- _WHAT YOU WILL DO_
Write out the listing exactly as it is given.

- _SUPPLIED DATA_
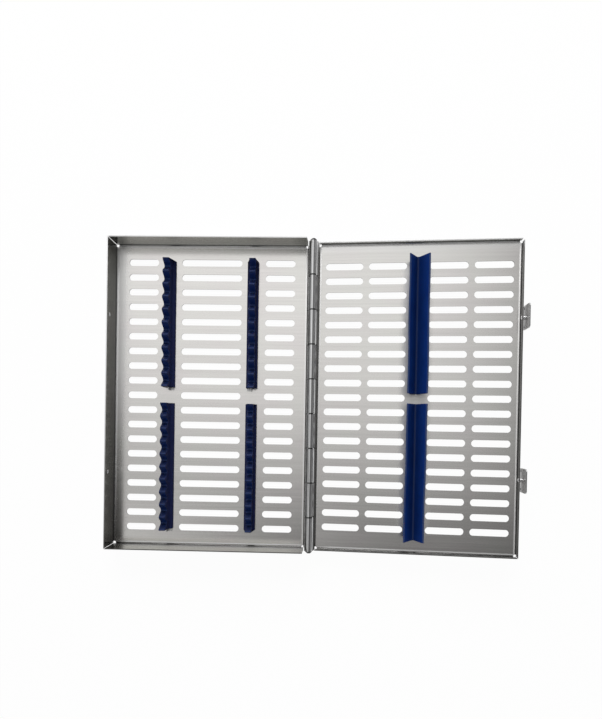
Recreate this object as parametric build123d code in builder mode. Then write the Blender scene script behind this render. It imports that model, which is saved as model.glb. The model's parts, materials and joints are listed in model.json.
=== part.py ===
"""Dental instrument cassette: a perforated folded-sheet base and lid on a piano hinge,
with silicone instrument rails, silicone hold-down bars and two turning latches.

The frame has +Z up and its origin at the centre of the base's underside. The hinge runs
along Y on the +X side. The lid stands open at its stop. All sizes are in millimetres.
"""
import os
from math import cos, radians, sin

from build123d import *

# --- base tray and lid -------------------------------------------------------------
tray_length = 285.0        # along the hinge
tray_width = 183.0         # across the hinge
base_depth = 24.0          # height of the base's walls outside
lid_depth = 6.5            # height of the lid's walls outside
sheet = 0.9                # steel sheet of both trays
fold_radius = 1.5          # outside radius of the folds between floor and walls
rim_gap = 0.3              # between the two rims when the lid is shut

# --- open seams and relief holes at the folded corners -----------------------------
seam_width = 0.4           # between two walls that meet at a corner
wide_seam_width = 1.7      # the lid's rear free corner, where the walls stand apart
relief_radius = 1.6        # round relief hole at the foot of each seam
relief_inset = 1.1         # from a wall's outer face to the middle of the relief hole
relief_height = 2.4        # how far the relief opening climbs the walls
hinge_wall_cut = 9.0       # the base's hinge wall is this much shorter at its rim, each end
end_wall_cut = 1.8         # the base's end walls are this much shorter at their rims

# --- slots through the floors ------------------------------------------------------
round_sides = 12           # a slot's or seat's round end is half of a polygon of so many sides
slot_rows = 19
slot_width = 6.3
base_slot_pitch = 13.94
base_middle_slot = 57.0    # lengths, end to end
base_side_slot = 28.0
base_side_column = 64.8    # from the middle of the base to the side columns
lid_slot_pitch = 13.46
lid_slot = 34.5
lid_inner_column = 27.5    # from the middle of the lid to its columns
lid_outer_column = 67.3

# --- piano hinge -------------------------------------------------------------------
axis_height = 17.5         # hinge axis above the base's underside
axis_reach = 4.1           # hinge axis out from the base's hinge wall
hinge_play = 0.15          # the shut lid's leaf stands this far off the base's wall
open_tilt = 4.5            # the open lid's free edge stands up by this angle, degrees
pin_radius = 2.1
pin_clearance = 0.05       # radial, between the pin and every knuckle
leaf_sheet = 0.9
knuckle_count = 9
knuckle_gap = 0.3          # between neighbouring knuckles
barrel_margin = 0.5        # from each end of the trays to the end of the barrel
pin_head_radius = 2.9      # bevelled ends of the pin, beyond the barrel
pin_head_height = 1.2
curl_sweep = 305.0         # how far each knuckle is rolled round the pin, degrees
joggle_angle = 35.0        # slope of the bend that brings a leaf out to its knuckles
leaf_notch = 3.6           # from the axis to the edge of a leaf between its knuckles
base_leaf_foot = 4.0       # lower edge of the base's leaf above the underside
lid_leaf_margin = 1.7      # from the lid's outer face to the far edge of its leaf
leaf_clip = 3.0            # clipped corners of the leaves

# --- silicone instrument rails on the base -----------------------------------------
rail_column = 39.0         # from the middle of the base to the middle of a rail
rail_length = 119.0
rail_gap = 15.0            # between the two rails of a column
rail_height = 13.5
rail_top_width = 6.6
rail_flange_width = 10.5
rail_flange_height = 3.0
seat_count = 10            # notches in each rail
seat_pitch = 11.8
seat_radius = 3.3
seat_depth = 6.6
fit_clearance = 0.1        # silicone round its bracket

# --- folded brackets that carry the silicone ---------------------------------------
bracket_sheet = 0.8
rail_bracket_foot = 4.6    # width of the foot that is spot-welded to the floor
rail_bracket_height = 4.9
rail_bracket_overhang = 2.6    # how far it shows past the rail's front end
rail_bracket_short = 3.0       # how far it stops short of the rail's rear end
bar_bracket_foot = 3.4
bar_bracket_height = 2.9
bar_bracket_overhang = 1.2     # how far it shows past the bar's front end
bar_bracket_short = 3.0        # how far it stops short of the bar's rear end

# --- silicone hold-down bars in the lid --------------------------------------------
bar_length = 124.0
bar_gap = 9.0              # between the two bars
bar_off_middle = 1.1       # from the lid's middle to the bars' middle, towards the hinge
bar_off_centre = 1.0       # from the lid's middle to the gap between the bars, forwards
bar_height = 16.5          # wing tips above the lid's floor
bar_valley = 4.2           # bottom of the valley above the lid's floor
bar_span = 18.8            # across the wing tips
bar_stem_width = 9.0
bar_shoulder = 5.2         # where the wings leave the stem's sides, above the lid's floor
wing_tip = 1.4             # width of a wing's edge

# --- turning latches and their catch studs -----------------------------------------
latch_spacing = 144.5      # between the two latches
latch_pivot_height = 2.0   # pivot above the lid's rim, measured on the shut lid
latch_length = 21.4
latch_below = 13.4         # plate below its pivot on the shut lid
latch_above = 4.0          # plate above its pivot on the shut lid
latch_sheet = 1.0
latch_corner = 2.6
latch_standoff = 1.4       # between the lid's wall and the plate
latch_catch_reach = 8.2    # pivot to the middle of a catch hole
catch_hole_radius = 1.45
rivet_radius = 1.2
rivet_clearance = 0.05
rivet_shoulder_radius = 1.9
rivet_head_radius = 2.3
rivet_head_height = 1.1
rivet_tail_radius = 1.8
rivet_tail_height = 0.7
stud_radius = 0.9
stud_clearance = 0.05
stud_tip_radius = 1.25     # drops into the latch's catch hole
stud_gap = 0.5             # from the stud's tip to the plate that turns over it
stud_head_radius = 1.8     # flat head inside the tray
stud_head_height = 0.6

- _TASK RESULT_
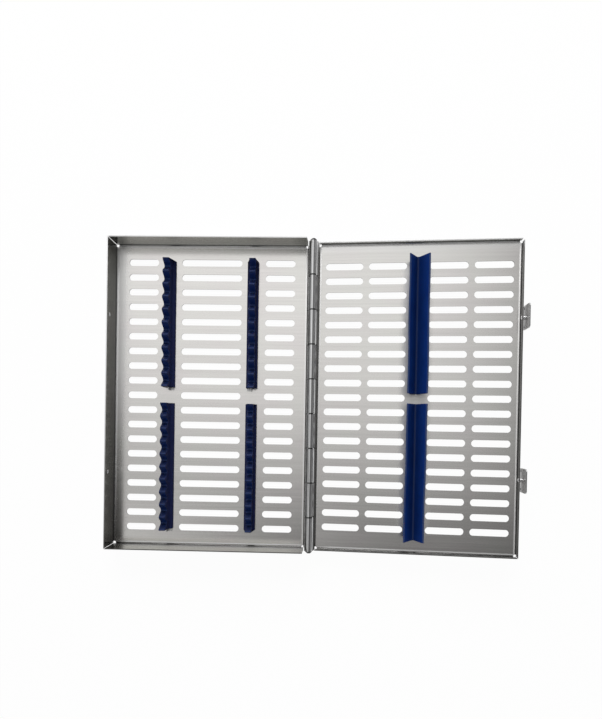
Recreate this object as parametric build123d code in builder mode. Then write the Blender scene script behind this render. It imports that model, which is saved as model.glb. The model's parts, materials and joints are listed in model.json.
=== part.py ===
"""Dental instrument cassette: a perforated folded-sheet base and lid on a piano hinge,
with silicone instrument rails, silicone hold-down bars and two turning latches.

The frame has +Z up and its origin at the centre of the base's underside. The hinge runs
along Y on the +X side. The lid stands open at its stop. All sizes are in millimetres.
"""
import os
from math import cos, radians, sin

from build123d import *

# --- base tray and lid -------------------------------------------------------------
tray_length = 285.0        # along the hinge
tray_width = 183.0         # across the hinge
base_depth = 24.0          # height of the base's walls outside
lid_depth = 6.5            # height of the lid's walls outside
sheet = 0.9                # steel sheet of both trays
fold_radius = 1.5          # outside radius of the folds between floor and walls
rim_gap = 0.3              # between the two rims when the lid is shut

# --- open seams and relief holes at the folded corners -----------------------------
seam_width = 0.4           # between two walls that meet at a corner
wide_seam_width = 1.7      # the lid's rear free corner, where the walls stand apart
relief_radius = 1.6        # round relief hole at the foot of each seam
relief_inset = 1.1         # from a wall's outer face to the middle of the relief hole
relief_height = 2.4        # how far the relief opening climbs the walls
hinge_wall_cut = 9.0       # the base's hinge wall is this much shorter at its rim, each end
end_wall_cut = 1.8         # the base's end walls are this much shorter at their rims

# --- slots through the floors ------------------------------------------------------
round_sides = 12           # a slot's or seat's round end is half of a polygon of so many sides
slot_rows = 19
slot_width = 6.3
base_slot_pitch = 13.94
base_middle_slot = 57.0    # lengths, end to end
base_side_slot = 28.0
base_side_column = 64.8    # from the middle of the base to the side columns
lid_slot_pitch = 13.46
lid_slot = 34.5
lid_inner_column = 27.5    # from the middle of the lid to its columns
lid_outer_column = 67.3

# --- piano hinge -------------------------------------------------------------------
axis_height = 17.5         # hinge axis above the base's underside
axis_reach = 4.1           # hinge axis out from the base's hinge wall
hinge_play = 0.15          # the shut lid's leaf stands this far off the base's wall
open_tilt = 4.5            # the open lid's free edge stands up by this angle, degrees
pin_radius = 2.1
pin_clearance = 0.05       # radial, between the pin and every knuckle
leaf_sheet = 0.9
knuckle_count = 9
knuckle_gap = 0.3          # between neighbouring knuckles
barrel_margin = 0.5        # from each end of the trays to the end of the barrel
pin_head_radius = 2.9      # bevelled ends of the pin, beyond the barrel
pin_head_height = 1.2
curl_sweep = 305.0         # how far each knuckle is rolled round the pin, degrees
joggle_angle = 35.0        # slope of the bend that brings a leaf out to its knuckles
leaf_notch = 3.6           # from the axis to the edge of a leaf between its knuckles
base_leaf_foot = 4.0       # lower edge of the base's leaf above the underside
lid_leaf_margin = 1.7      # from the lid's outer face to the far edge of its leaf
leaf_clip = 3.0            # clipped corners of the leaves

# --- silicone instrument rails on the base -----------------------------------------
rail_column = 39.0         # from the middle of the base to the middle of a rail
rail_length = 119.0
rail_gap = 15.0            # between the two rails of a column
rail_height = 13.5
rail_top_width = 6.6
rail_flange_width = 10.5
rail_flange_height = 3.0
seat_count = 10            # notches in each rail
seat_pitch = 11.8
seat_radius = 3.3
seat_depth = 6.6
fit_clearance = 0.1        # silicone round its bracket

# --- folded brackets that carry the silicone ---------------------------------------
bracket_sheet = 0.8
rail_bracket_foot = 4.6    # width of the foot that is spot-welded to the floor
rail_bracket_height = 4.9
rail_bracket_overhang = 2.6    # how far it shows past the rail's front end
rail_bracket_short = 3.0       # how far it stops short of the rail's rear end
bar_bracket_foot = 3.4
bar_bracket_height = 2.9
bar_bracket_overhang = 1.2     # how far it shows past the bar's front end
bar_bracket_short = 3.0        # how far it stops short of the bar's rear end

# --- silicone hold-down bars in the lid --------------------------------------------
bar_length = 124.0
bar_gap = 9.0              # between the two bars
bar_off_middle = 1.1       # from the lid's middle to the bars' middle, towards the hinge
bar_off_centre = 1.0       # from the lid's middle to the gap between the bars, forwards
bar_height = 16.5          # wing tips above the lid's floor
bar_valley = 4.2           # bottom of the valley above the lid's floor
bar_span = 18.8            # across the wing tips
bar_stem_width = 9.0
bar_shoulder = 5.2         # where the wings leave the stem's sides, above the lid's floor
wing_tip = 1.4             # width of a wing's edge

# --- turning latches and their catch studs -----------------------------------------
latch_spacing = 144.5      # between the two latches
latch_pivot_height = 2.0   # pivot above the lid's rim, measured on the shut lid
latch_length = 21.4
latch_below = 13.4         # plate below its pivot on the shut lid
latch_above = 4.0          # plate above its pivot on the shut lid
latch_sheet = 1.0
latch_corner = 2.6
latch_standoff = 1.4       # between the lid's wall and the plate
latch_catch_reach = 8.2    # pivot to the middle of a catch hole
catch_hole_radius = 1.45
rivet_radius = 1.2
rivet_clearance = 0.05
rivet_shoulder_radius = 1.9
rivet_head_radius = 2.3
rivet_head_height = 1.1
rivet_tail_radius = 1.8
rivet_tail_height = 0.7
stud_radius = 0.9
stud_clearance = 0.05
stud_tip_radius = 1.25     # drops into the latch's catch hole
stud_gap = 0.5             # from the stud's tip to the plate that turns over it
stud_head_radius = 1.8     # flat head inside the tray
stud_head_height = 0.6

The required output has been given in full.